I've posted https://reviews.llvm.org/D52231 which is an nfc patch adding a helper function to calculate the offset as well as document the differences between global entry and local entry. I'll update this patch to be dependent on that one.

sfertile updated this revision to Diff 166062.Sep 18 2018, 7:09 PM
  • Added an explanation of the expected prologue instructions and how the linker is supposed to modify them.
  • Add check for overflow on the adjusted stack size
  • Add check that the register operands are the expected ones.
  • Changed global-entry to local-entry offset calculation to use new helper function.
sfertile marked 5 inline comments as done.Sep 18 2018, 7:10 PM
sfertile edited the summary of this revision. (Show Details)
ruiu added inline comments.Sep 19 2018, 7:09 AM
ELF/Arch/PPC64.cpp
717 ↗(On Diff #166062)

there's an extra space after "prologue"

761 ↗(On Diff #166062)

I think this can be triggered by feeding an object file that doesn't comply with the ABI standard, so this shouldn't be an assert. I'd just omit this check.

794 ↗(On Diff #166062)

Do you need a cast?

sfertile updated this revision to Diff 168313.Oct 4 2018, 9:18 AM

Removed extra space in comment, and incorrect assert.

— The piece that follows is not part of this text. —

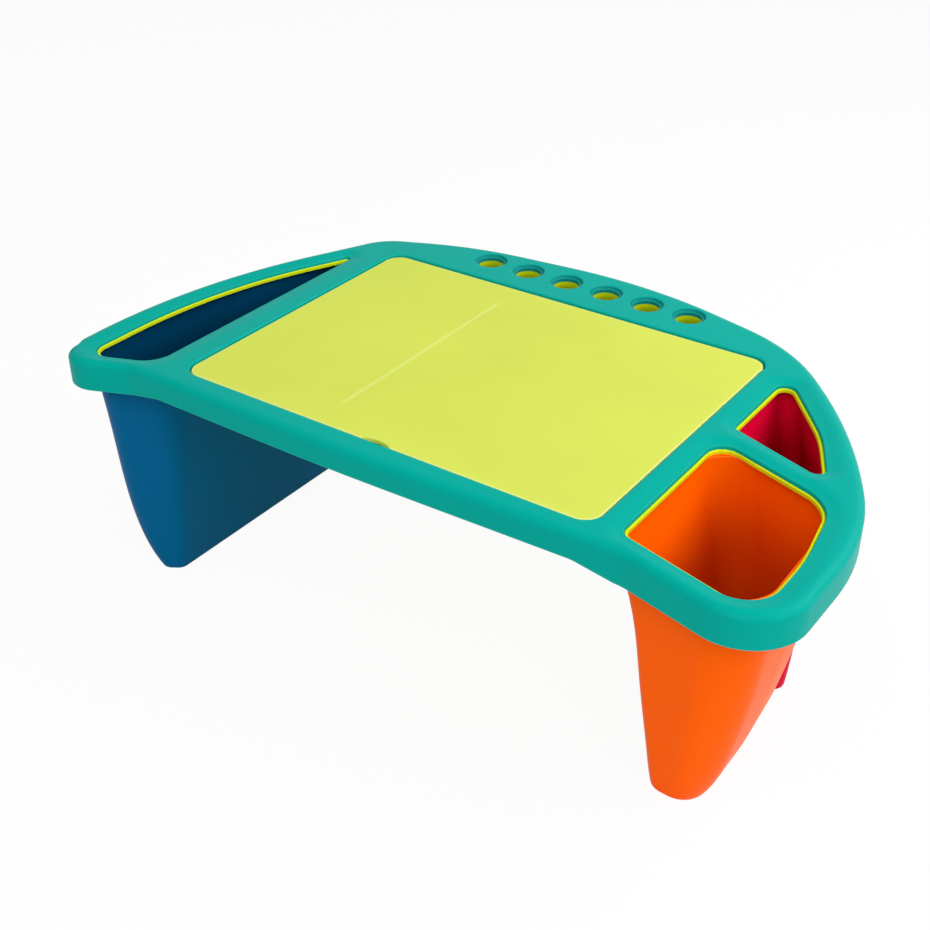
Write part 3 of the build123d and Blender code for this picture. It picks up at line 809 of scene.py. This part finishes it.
def makeFloor():
    half = studio["floorHalf"]
    mesh = bpy.data.meshes.new("studioFloor")
    corners = [(-half, -half, 0), (half, -half, 0), (half, half, 0), (-half, half, 0)]
    mesh.from_pydata(corners, [], [(0, 1, 2, 3)])
    floor = bpy.data.objects.new("studioFloor", mesh)
    bpy.context.scene.collection.objects.link(floor)
    material = bpy.data.materials.new("paperSweep")
    tree = newTree(material)
    shown = mathNode(tree, "MULTIPLY", seenDirectly(tree), studio["floorGlow"])
    paper = addNode(tree, "ShaderNodeBsdfDiffuse", {"Color": studio["floorColor"]})
    white = addNode(tree, "ShaderNodeEmission", {"Color": studio["white"], "Strength": 1.0})
    mix = addNode(tree, "ShaderNodeMixShader", {0: shown, 1: paper.outputs[0], 2: white.outputs[0]})
    addNode(tree, "ShaderNodeOutputMaterial", {"Surface": mix.outputs[0]})
    mesh.materials.append(material)


def makeWorld():
    world = bpy.data.worlds.new("studioWorld")
    bpy.context.scene.world = world
    tree = newTree(world)
    soft = studio["worldStrength"]
    strength = mathNode(tree, "MULTIPLY_ADD", seenDirectly(tree), 1.0 - soft, soft)
    glow = addNode(tree, "ShaderNodeBackground", {"Color": studio["white"], "Strength": strength})
    addNode(tree, "ShaderNodeOutputWorld", {"Surface": glow.outputs[0]})


def makeLamp(name, place, width, height, watts):
    lamp = bpy.data.lights.new(name, "AREA")
    lamp.shape = "RECTANGLE"
    lamp.size, lamp.size_y, lamp.energy = width, height, watts
    holder = bpy.data.objects.new(name, lamp)
    holder.location = datum + Vector(place)
    holder.rotation_euler = (-Vector(place)).to_track_quat("-Z", "Y").to_euler()
    bpy.context.scene.collection.objects.link(holder)


cameraSettings = {
    "sensor": 36.0, "lens": 54.09,           # millimetres
    "place": (0.4617, -0.6674, 0.4345),      # from the datum
    "right": (0.81783, 0.57544, -0.00403),   # the ways that the camera's own X, Y and Z point
    "up": (-0.30368, 0.43753, 0.84637),
    "back": (0.48880, -0.69097, 0.53258),
}


def makeCamera(look):
    lens = bpy.data.cameras.new("deskView")
    lens.sensor_width, lens.lens = look["sensor"], look["lens"]
    holder = bpy.data.objects.new("deskView", lens)
    turn = Matrix((look["right"], look["up"], look["back"])).transposed().to_4x4()
    holder.matrix_world = Matrix.Translation(datum + Vector(look["place"])) @ turn
    bpy.context.scene.collection.objects.link(holder)
    bpy.context.scene.camera = holder


makeFloor()
makeWorld()
for lamp in studio["lamps"]:
    makeLamp(*lamp)
makeCamera(cameraSettings)
bpy.context.scene.view_settings.view_transform = "Standard"
print("studio made")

sfertile marked an inline comment as done.Oct 4 2018, 9:24 AM
sfertile added inline comments.
ELF/Arch/PPC64.cpp
761 ↗(On Diff #166062)

Good point. I've updated to ensure that if LoImm is set and the second instruction is not a nop or we don't adjust the stack.

794 ↗(On Diff #166062)

Since LoImm and HiImm can be negative I added the casts so that we zero extend in the conversion from 16 bits to 32 bits. I could instead add a mask for the lower 16bits if that is clearer eg write32(Loc + 4, 0x3D810000 | (0x0000FFFF & HiImm));

ruiu accepted this revision.Oct 4 2018, 9:57 AM

LGTM

ELF/Config.h
220 ↗(On Diff #168313)

Replace two spaces with one space.

This revision is now accepted and ready to land.Oct 4 2018, 9:57 AM
This revision was automatically updated to reflect the committed changes.